Continuing his series of the symphonies of Dmitry Shostakovich with the Boston Symphony Orchestra, Andris Nelsons
presents the "Symphony No. 4 in C minor" and the "Symphony No. 11 in G minor, The Year 1905" on this 2018 Deutsche Grammophon release. Of the two works, the "Symphony No. 4" has enjoyed tremendous post-millennial popularity in the west, with competitive releases by Neeme Järvi
, Vasily Petrenko
, Mariss Jansons
, Valery Gergiev
, and Mikhail Pletnev
; its accessibility may be due in part to the symphony's strong associations with Gustav Mahler
, whose influence is evident and provides listeners a handle on this bracing work.
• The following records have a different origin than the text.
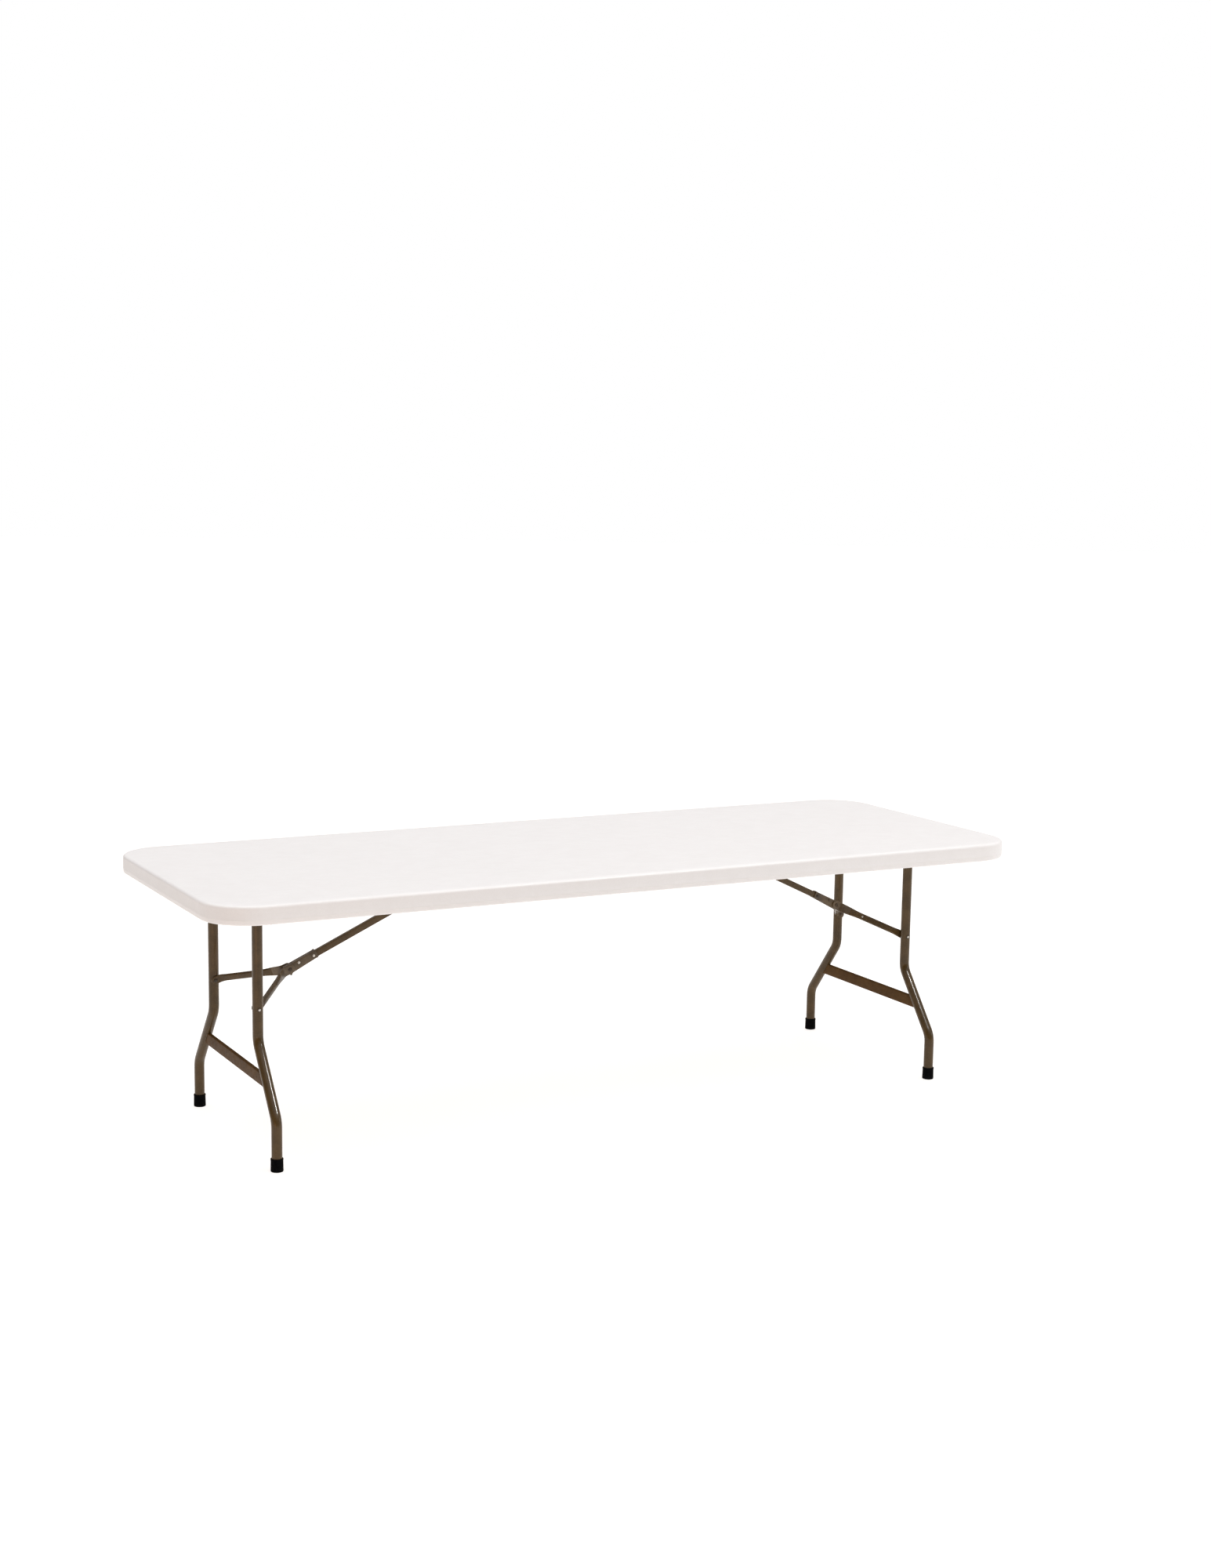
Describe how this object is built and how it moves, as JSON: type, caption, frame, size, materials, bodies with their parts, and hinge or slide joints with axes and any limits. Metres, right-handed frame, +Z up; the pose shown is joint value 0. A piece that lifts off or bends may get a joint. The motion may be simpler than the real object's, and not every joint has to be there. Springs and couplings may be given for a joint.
{
  "type": "folding table",
  "caption": "Long folding banquet table: a moulded plastic top with rounded corners on two steel wishbone leg frames that fold in flat, each held open by a Y-shaped folding brace.",
  "frame": {"origin": "on the floor, under the middle of the top, with the legs down", "axes": "+X along the table's length, +Y across it from front to back, +Z up"},
  "size_m": [2.44, 0.914, 0.725],
  "materials": {
    "top_plastic": "warm white blow-moulded polyethylene with a fine pebbled texture",
    "frame_paint": "dark bronze powder coat, semi-gloss",
    "rail_paint": "dark bronze powder coat, semi-gloss",
    "foot_rubber": "matt black moulded rubber",
    "bush_plastic": "black moulded nylon",
    "rivet_steel": "bright zinc-plated steel"
  },
  "bodies": {
    "top": {"axle_bracket_left_back": "rail_paint", "axle_bracket_left_front": "rail_paint", "axle_bracket_right_back": "rail_paint", "axle_bracket_right_front": "rail_paint", "axle_bush_left_back": "bush_plastic", "axle_bush_left_front": "bush_plastic", "axle_bush_right_back": "bush_plastic", "axle_bush_right_front": "bush_plastic", "brace_clevis_left": "rail_paint", "brace_clevis_right": "rail_paint", "brace_top_pin_left": "rivet_steel", "brace_top_pin_right": "rivet_steel", "cross_rail_left": "rail_paint", "cross_rail_right": "rail_paint", "side_rail_back": "rail_paint", "side_rail_front": "rail_paint", "tabletop": "top_plastic"},
    "leg_left": {"axle_plug_left_back": "bush_plastic", "axle_plug_left_front": "bush_plastic", "axle_tube_left": "frame_paint", "crossbar_left": "frame_paint", "foot_cap_left_back": "foot_rubber", "foot_cap_left_front": "foot_rubber", "leg_rivet_left_back": "rivet_steel", "leg_rivet_left_front": "rivet_steel", "leg_tube_left_back": "frame_paint", "leg_tube_left_front": "frame_paint"},
    "bar_left": {"brace_bar_left": "frame_paint", "channel_rivet_left_lower": "rivet_steel", "channel_rivet_left_upper": "rivet_steel", "hinge_channel_left": "frame_paint"},
    "arms_left": {"arm_rivet_left_back": "rivet_steel", "arm_rivet_left_front": "rivet_steel", "brace_arm_left_back": "frame_paint", "brace_arm_left_front": "frame_paint", "hinge_pin_left": "rivet_steel"},
    "leg_right": {"axle_plug_right_back": "bush_plastic", "axle_plug_right_front": "bush_plastic", "axle_tube_right": "frame_paint", "crossbar_right": "frame_paint", "foot_cap_right_back": "foot_rubber", "foot_cap_right_front": "foot_rubber", "leg_rivet_right_back": "rivet_steel", "leg_rivet_right_front": "rivet_steel", "leg_tube_right_back": "frame_paint", "leg_tube_right_front": "frame_paint"},
    "bar_right": {"brace_bar_right": "frame_paint", "channel_rivet_right_lower": "rivet_steel", "channel_rivet_right_upper": "rivet_steel", "hinge_channel_right": "frame_paint"},
    "arms_right": {"arm_rivet_right_back": "rivet_steel", "arm_rivet_right_front": "rivet_steel", "brace_arm_right_back": "frame_paint", "brace_arm_right_front": "frame_paint", "hinge_pin_right": "rivet_steel"}
  },
  "joints": [
    {"name": "leg_fold_left", "type": "hinge", "parent": "top", "child": "leg_left", "pos_m": [-1.02, 0, 0.655], "axis": [0, -1, 0], "range_deg": [0, 90]},
    {"name": "bar_fold_left", "type": "hinge", "parent": "top", "child": "bar_left", "pos_m": [-0.337, 0, 0.69], "axis": [0, 1, 0], "range_deg": [0, 20.6]},
    {"name": "arm_fold_left", "type": "hinge", "parent": "bar_left", "child": "arms_left", "pos_m": [-0.8693, 0, 0.449], "axis": [0, -1, 0], "range_deg": [0, 182.2]},
    {"name": "leg_fold_right", "type": "hinge", "parent": "top", "child": "leg_right", "pos_m": [1.02, 0, 0.655], "axis": [0, 1, 0], "range_deg": [0, 90]},
    {"name": "bar_fold_right", "type": "hinge", "parent": "top", "child": "bar_right", "pos_m": [0.444, 0, 0.69], "axis": [0, -1, 0], "range_deg": [0, 21.5]},
    {"name": "arm_fold_right", "type": "hinge", "parent": "bar_right", "child": "arms_right", "pos_m": [0.882, 0, 0.481], "axis": [0, 1, 0], "range_deg": [0, 173]}
  ],
  "couplings": [
    {"joint": "bar_fold_left", "follows": "leg_fold_left", "ratio": 0.22865},
    {"joint": "arm_fold_left", "follows": "leg_fold_left", "ratio": 2.0236},
    {"joint": "bar_fold_right", "follows": "leg_fold_right", "ratio": 0.23781},
    {"joint": "arm_fold_right", "follows": "leg_fold_right", "ratio": 1.9199}
  ]
}
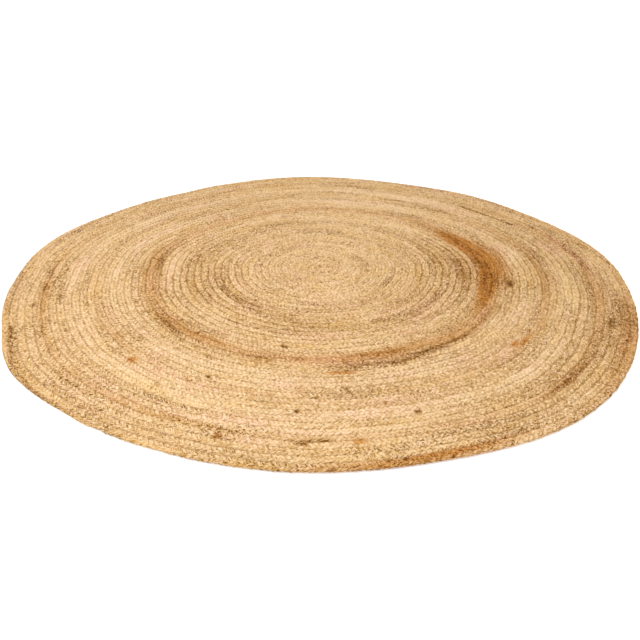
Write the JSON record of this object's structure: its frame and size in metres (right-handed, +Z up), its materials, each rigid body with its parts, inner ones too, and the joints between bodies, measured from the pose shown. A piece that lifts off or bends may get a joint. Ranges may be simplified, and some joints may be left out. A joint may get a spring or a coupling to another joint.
{
  "type": "round braided jute rug",
  "caption": "Round floor rug of one flat natural-jute braid coiled into a spiral and sewn row to row, with an uneven hand-made outline.",
  "frame": {"origin": "the coil's centre, on the flat underside that lies on the floor", "axes": "+Z up, out of the rug's top; +X to the right and +Y away from the viewer of the picture"},
  "size_m": [1.5236, 1.5204, 0.009],
  "materials": {
    "jute_braid": "natural undyed jute fibre, matt with a slight fibre sheen, plaited in three strands"
  },
  "bodies": {
    "root": {"braid_coil": "jute_braid"}
  },
  "joints": []
}
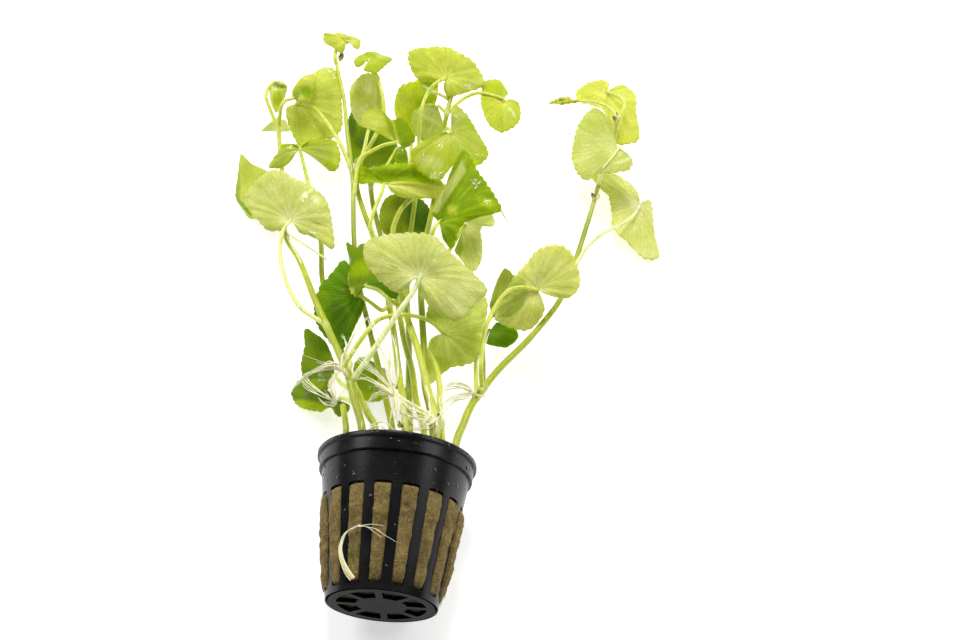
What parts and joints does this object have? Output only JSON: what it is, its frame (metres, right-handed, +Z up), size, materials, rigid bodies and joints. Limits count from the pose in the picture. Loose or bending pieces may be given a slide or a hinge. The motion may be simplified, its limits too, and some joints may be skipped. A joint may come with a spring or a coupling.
{
  "type": "brazilian pennywort in a net pot",
  "caption": "Bunch of round-leaved aquatic pennywort on long pale stems, rooted in a rockwool plug inside a slotted black net pot, lying on its side.",
  "frame": {"origin": "on the table, below the middle of the plant's box as it lies", "axes": "+Y from the pot's base towards the leaves, +Z up from the table, +X to the right seen from the pot's base"},
  "size_m": [0.1648, 0.2432, 0.0515],
  "materials": {
    "pot_plastic": "black moulded plastic with a satin sheen and small water drops",
    "rockwool": "wet olive-brown mineral fibre",
    "leaf": "wet living leaf, glossy, with pale veins and a paler underside",
    "stem": "wet pale green living stem",
    "bud": "yellow-green bud scales with brown stripes",
    "root": "wet cream root"
  },
  "bodies": {
    "root": {"bud_tip": "bud", "buds_runner": "bud", "leaf_back_dark": "leaf", "leaf_base_dark": "leaf", "leaf_base_left": "leaf", "leaf_base_left_upper": "leaf", "leaf_behind_stems": "leaf", "leaf_centre_left": "leaf", "leaf_centre_left_top": "leaf", "leaf_centre_upper": "leaf", "leaf_curled_young": "leaf", "leaf_folded": "leaf", "leaf_front": "leaf", "leaf_front_under": "leaf", "leaf_left_behind": "leaf", "leaf_left_big": "leaf", "leaf_left_middle": "leaf", "leaf_left_sliver": "leaf", "leaf_middle": "leaf", "leaf_middle_back": "leaf", "leaf_right_bright": "leaf", "leaf_right_low": "leaf", "leaf_right_small": "leaf", "leaf_right_upper": "leaf", "leaf_rolled_young": "leaf", "leaf_runner_behind": "leaf", "leaf_runner_first": "leaf", "leaf_runner_low": "leaf", "leaf_runner_lower": "leaf", "leaf_runner_top": "leaf", "leaf_runner_upper": "leaf", "leaf_tip": "leaf", "leaf_tip_small": "leaf", "leaf_top_centre": "leaf", "leaf_top_middle": "leaf", "leaf_top_right": "leaf", "leaf_upper_left": "leaf", "net_pot": "pot_plastic", "rockwool": "rockwool", "root_loop": "root", "roots_centre": "root", "roots_left": "root", "roots_left_upper": "root", "roots_mouth": "root", "roots_runner": "root", "stem_arched": "stem", "stem_back": "stem", "stem_base_left": "stem", "stem_fifth": "stem", "stem_fourth": "stem", "stem_inner_right": "stem", "stem_left": "stem", "stem_pale": "stem", "stem_right": "stem", "stem_second": "stem", "stem_tip": "stem"}
  },
  "joints": []
}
At the same time, the "Symphony No. 11" has fared less well, perhaps because its programmatic commemoration of the first Russian revolution is too remote for modern audiences to appreciate, but its reception is complicated by other factors, such as Shostakovich's veiled critiques of the Stalin years. Musically, the "Fourth" is abstract, assertive, and virtuosic, with the innovative spirit of early Shostakovich, before the denunciation of 1936, while the more reflective "Eleventh" is almost cinematic in its scene painting. The live performances by the BSO are first-rate, with expressive depth and sonorous playing, particularly in the incisive brass, and the sound of the recording is exceptional to match, with a vividness, spaciousness, and clarity comparable to SACD quality.